Oh. THAT kind of Reverend. (phew!).

There for a minute I thought I needed to APOLOGIZE FOR EVERY COMMENT I'VE EVER LEFT HERE, Lol.

Sista said...

Looks good: I may get rid of "baller-ass" and "smooch" the bride. There is something nice about the original, "You may now kiss the bride." Not a big deal - just a thought.

Dr. Kenneth Noisewater said...

Heff: Not the religious type. Not at all.

Sista: I'm going to make those 2 changes. You're right on both accounts. I had swearing rights, but that doesn't mean I need to.

Cocaine Princess said...

Awesome. I especially loved this line the best: "There really is no better thing in the world than being in love"

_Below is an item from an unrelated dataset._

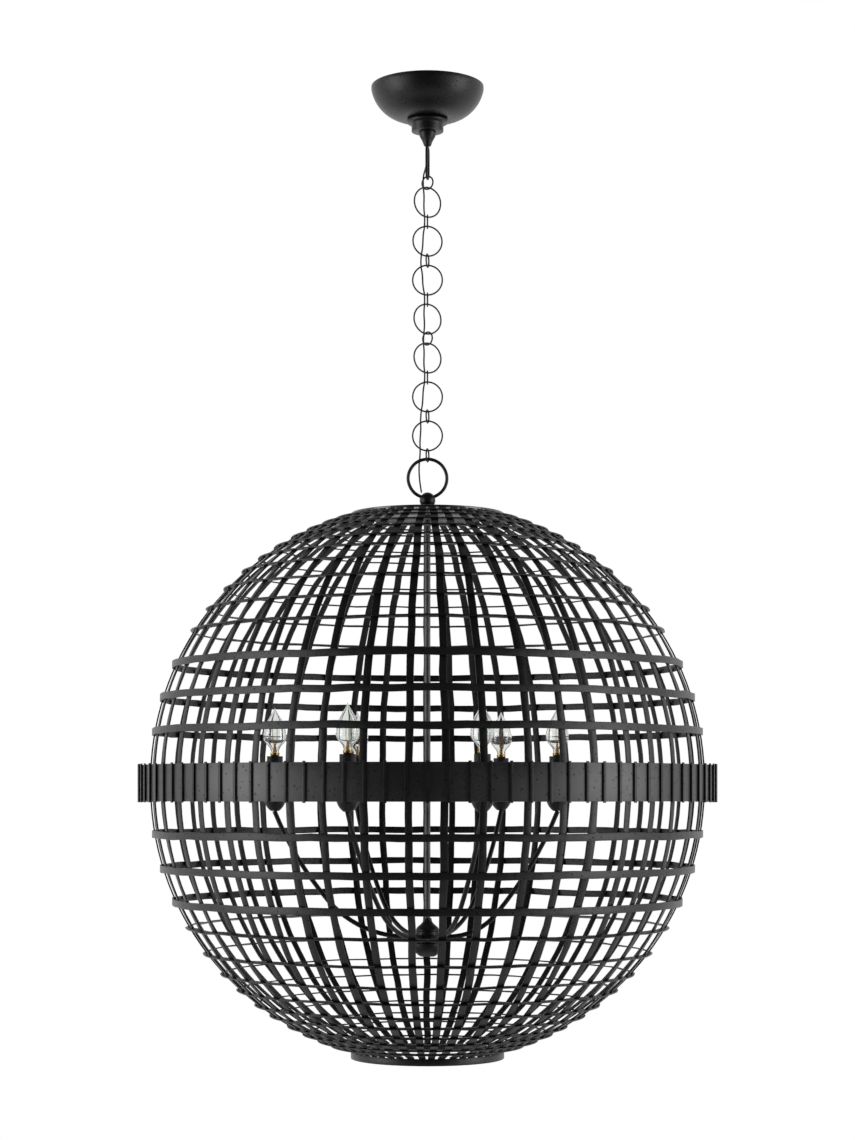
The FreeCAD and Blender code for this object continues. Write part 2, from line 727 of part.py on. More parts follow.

Dr. Kenneth Noisewater said...

Cocaine: Thanks so much. And I do believe that too. : )

james douglas morrison said...

nice, just add that blackhawks part and maybe a fire extinquisher at the end.

Dr. Kenneth Noisewater said...

JDM: Both great additions. Haha. Can't believe that night actually happened and I barely remember. JDM is always about safety first . . .

sybil law said...

Soooo cool! When I marry Mr. Grohl, you're totally the Reverend.

Dr. Kenneth Noisewater said...

Sybil: I got you!! The reverend is free that night.